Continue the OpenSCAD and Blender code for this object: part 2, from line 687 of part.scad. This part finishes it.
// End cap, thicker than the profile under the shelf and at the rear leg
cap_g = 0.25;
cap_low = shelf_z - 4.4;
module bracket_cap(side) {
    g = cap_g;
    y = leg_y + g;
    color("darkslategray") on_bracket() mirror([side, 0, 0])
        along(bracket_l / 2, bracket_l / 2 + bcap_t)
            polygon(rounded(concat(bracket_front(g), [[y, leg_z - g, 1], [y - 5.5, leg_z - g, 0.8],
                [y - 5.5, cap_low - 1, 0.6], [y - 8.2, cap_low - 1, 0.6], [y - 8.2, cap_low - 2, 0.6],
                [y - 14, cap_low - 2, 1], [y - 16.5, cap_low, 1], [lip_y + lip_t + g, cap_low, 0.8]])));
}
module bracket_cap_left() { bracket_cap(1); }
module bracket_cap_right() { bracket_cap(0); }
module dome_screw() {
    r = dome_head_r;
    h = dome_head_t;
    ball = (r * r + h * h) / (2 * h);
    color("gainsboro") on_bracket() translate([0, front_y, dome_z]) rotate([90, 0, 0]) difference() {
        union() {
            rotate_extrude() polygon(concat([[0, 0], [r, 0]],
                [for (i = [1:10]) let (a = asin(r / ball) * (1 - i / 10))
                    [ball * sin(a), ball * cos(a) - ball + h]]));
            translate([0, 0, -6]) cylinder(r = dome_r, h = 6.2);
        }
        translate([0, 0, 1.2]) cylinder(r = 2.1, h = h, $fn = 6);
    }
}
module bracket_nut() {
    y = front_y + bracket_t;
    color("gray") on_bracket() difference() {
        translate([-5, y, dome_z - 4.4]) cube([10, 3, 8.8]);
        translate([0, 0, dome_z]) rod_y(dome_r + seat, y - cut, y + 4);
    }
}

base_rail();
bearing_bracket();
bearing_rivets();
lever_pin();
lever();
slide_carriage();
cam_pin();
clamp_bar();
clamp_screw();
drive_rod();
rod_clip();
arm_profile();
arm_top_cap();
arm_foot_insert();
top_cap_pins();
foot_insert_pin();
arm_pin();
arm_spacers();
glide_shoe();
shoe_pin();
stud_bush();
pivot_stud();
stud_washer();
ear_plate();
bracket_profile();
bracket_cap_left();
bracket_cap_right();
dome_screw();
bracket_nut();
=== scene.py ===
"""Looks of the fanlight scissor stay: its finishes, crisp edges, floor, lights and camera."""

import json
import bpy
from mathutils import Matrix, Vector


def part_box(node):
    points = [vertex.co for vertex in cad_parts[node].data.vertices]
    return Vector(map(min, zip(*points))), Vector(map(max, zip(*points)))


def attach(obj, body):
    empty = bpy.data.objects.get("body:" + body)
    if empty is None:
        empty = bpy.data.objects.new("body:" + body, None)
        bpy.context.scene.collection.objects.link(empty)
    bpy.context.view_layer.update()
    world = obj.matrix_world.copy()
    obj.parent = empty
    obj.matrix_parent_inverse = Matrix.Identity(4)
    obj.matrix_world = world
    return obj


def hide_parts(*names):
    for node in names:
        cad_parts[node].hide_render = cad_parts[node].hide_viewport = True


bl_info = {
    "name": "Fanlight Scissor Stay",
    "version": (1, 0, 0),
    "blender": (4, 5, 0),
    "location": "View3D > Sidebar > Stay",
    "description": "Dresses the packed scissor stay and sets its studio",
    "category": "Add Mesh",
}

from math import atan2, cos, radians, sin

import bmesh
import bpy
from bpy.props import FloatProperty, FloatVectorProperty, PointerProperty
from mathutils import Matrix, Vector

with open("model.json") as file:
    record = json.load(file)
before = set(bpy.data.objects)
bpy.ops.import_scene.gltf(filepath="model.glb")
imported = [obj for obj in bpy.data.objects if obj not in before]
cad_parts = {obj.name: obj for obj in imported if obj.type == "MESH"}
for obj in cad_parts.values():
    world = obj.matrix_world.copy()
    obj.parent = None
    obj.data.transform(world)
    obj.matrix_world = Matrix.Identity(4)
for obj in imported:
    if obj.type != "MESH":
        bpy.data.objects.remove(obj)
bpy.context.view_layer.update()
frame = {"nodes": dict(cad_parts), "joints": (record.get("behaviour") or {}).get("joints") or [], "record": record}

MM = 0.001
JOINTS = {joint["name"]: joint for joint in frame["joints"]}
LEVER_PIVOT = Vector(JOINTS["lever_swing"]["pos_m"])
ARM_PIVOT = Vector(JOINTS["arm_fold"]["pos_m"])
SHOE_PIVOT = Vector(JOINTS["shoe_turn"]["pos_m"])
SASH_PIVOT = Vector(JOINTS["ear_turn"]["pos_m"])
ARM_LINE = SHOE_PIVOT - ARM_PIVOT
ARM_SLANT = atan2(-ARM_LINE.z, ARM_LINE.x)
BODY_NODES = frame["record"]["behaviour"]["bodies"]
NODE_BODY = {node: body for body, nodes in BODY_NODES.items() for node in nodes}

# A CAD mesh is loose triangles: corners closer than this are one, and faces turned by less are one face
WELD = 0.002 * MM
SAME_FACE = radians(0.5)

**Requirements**
All of the data needs to be printed once more, exactly.

**Solution to this exercise**
Continue the OpenSCAD and Blender code for this object: part 2, from line 687 of part.scad. This part finishes it.
// End cap, thicker than the profile under the shelf and at the rear leg
cap_g = 0.25;
cap_low = shelf_z - 4.4;
module bracket_cap(side) {
    g = cap_g;
    y = leg_y + g;
    color("darkslategray") on_bracket() mirror([side, 0, 0])
        along(bracket_l / 2, bracket_l / 2 + bcap_t)
            polygon(rounded(concat(bracket_front(g), [[y, leg_z - g, 1], [y - 5.5, leg_z - g, 0.8],
                [y - 5.5, cap_low - 1, 0.6], [y - 8.2, cap_low - 1, 0.6], [y - 8.2, cap_low - 2, 0.6],
                [y - 14, cap_low - 2, 1], [y - 16.5, cap_low, 1], [lip_y + lip_t + g, cap_low, 0.8]])));
}
module bracket_cap_left() { bracket_cap(1); }
module bracket_cap_right() { bracket_cap(0); }
module dome_screw() {
    r = dome_head_r;
    h = dome_head_t;
    ball = (r * r + h * h) / (2 * h);
    color("gainsboro") on_bracket() translate([0, front_y, dome_z]) rotate([90, 0, 0]) difference() {
        union() {
            rotate_extrude() polygon(concat([[0, 0], [r, 0]],
                [for (i = [1:10]) let (a = asin(r / ball) * (1 - i / 10))
                    [ball * sin(a), ball * cos(a) - ball + h]]));
            translate([0, 0, -6]) cylinder(r = dome_r, h = 6.2);
        }
        translate([0, 0, 1.2]) cylinder(r = 2.1, h = h, $fn = 6);
    }
}
module bracket_nut() {
    y = front_y + bracket_t;
    color("gray") on_bracket() difference() {
        translate([-5, y, dome_z - 4.4]) cube([10, 3, 8.8]);
        translate([0, 0, dome_z]) rod_y(dome_r + seat, y - cut, y + 4);
    }
}

base_rail();
bearing_bracket();
bearing_rivets();
lever_pin();
lever();
slide_carriage();
cam_pin();
clamp_bar();
clamp_screw();
drive_rod();
rod_clip();
arm_profile();
arm_top_cap();
arm_foot_insert();
top_cap_pins();
foot_insert_pin();
arm_pin();
arm_spacers();
glide_shoe();
shoe_pin();
stud_bush();
pivot_stud();
stud_washer();
ear_plate();
bracket_profile();
bracket_cap_left();
bracket_cap_right();
dome_screw();
bracket_nut();
=== scene.py ===
"""Looks of the fanlight scissor stay: its finishes, crisp edges, floor, lights and camera."""

import json
import bpy
from mathutils import Matrix, Vector


def part_box(node):
    points = [vertex.co for vertex in cad_parts[node].data.vertices]
    return Vector(map(min, zip(*points))), Vector(map(max, zip(*points)))


def attach(obj, body):
    empty = bpy.data.objects.get("body:" + body)
    if empty is None:
        empty = bpy.data.objects.new("body:" + body, None)
        bpy.context.scene.collection.objects.link(empty)
    bpy.context.view_layer.update()
    world = obj.matrix_world.copy()
    obj.parent = empty
    obj.matrix_parent_inverse = Matrix.Identity(4)
    obj.matrix_world = world
    return obj


def hide_parts(*names):
    for node in names:
        cad_parts[node].hide_render = cad_parts[node].hide_viewport = True


bl_info = {
    "name": "Fanlight Scissor Stay",
    "version": (1, 0, 0),
    "blender": (4, 5, 0),
    "location": "View3D > Sidebar > Stay",
    "description": "Dresses the packed scissor stay and sets its studio",
    "category": "Add Mesh",
}

from math import atan2, cos, radians, sin

import bmesh
import bpy
from bpy.props import FloatProperty, FloatVectorProperty, PointerProperty
from mathutils import Matrix, Vector

with open("model.json") as file:
    record = json.load(file)
before = set(bpy.data.objects)
bpy.ops.import_scene.gltf(filepath="model.glb")
imported = [obj for obj in bpy.data.objects if obj not in before]
cad_parts = {obj.name: obj for obj in imported if obj.type == "MESH"}
for obj in cad_parts.values():
    world = obj.matrix_world.copy()
    obj.parent = None
    obj.data.transform(world)
    obj.matrix_world = Matrix.Identity(4)
for obj in imported:
    if obj.type != "MESH":
        bpy.data.objects.remove(obj)
bpy.context.view_layer.update()
frame = {"nodes": dict(cad_parts), "joints": (record.get("behaviour") or {}).get("joints") or [], "record": record}

MM = 0.001
JOINTS = {joint["name"]: joint for joint in frame["joints"]}
LEVER_PIVOT = Vector(JOINTS["lever_swing"]["pos_m"])
ARM_PIVOT = Vector(JOINTS["arm_fold"]["pos_m"])
SHOE_PIVOT = Vector(JOINTS["shoe_turn"]["pos_m"])
SASH_PIVOT = Vector(JOINTS["ear_turn"]["pos_m"])
ARM_LINE = SHOE_PIVOT - ARM_PIVOT
ARM_SLANT = atan2(-ARM_LINE.z, ARM_LINE.x)
BODY_NODES = frame["record"]["behaviour"]["bodies"]
NODE_BODY = {node: body for body, nodes in BODY_NODES.items() for node in nodes}

# A CAD mesh is loose triangles: corners closer than this are one, and faces turned by less are one face
WELD = 0.002 * MM
SAME_FACE = radians(0.5)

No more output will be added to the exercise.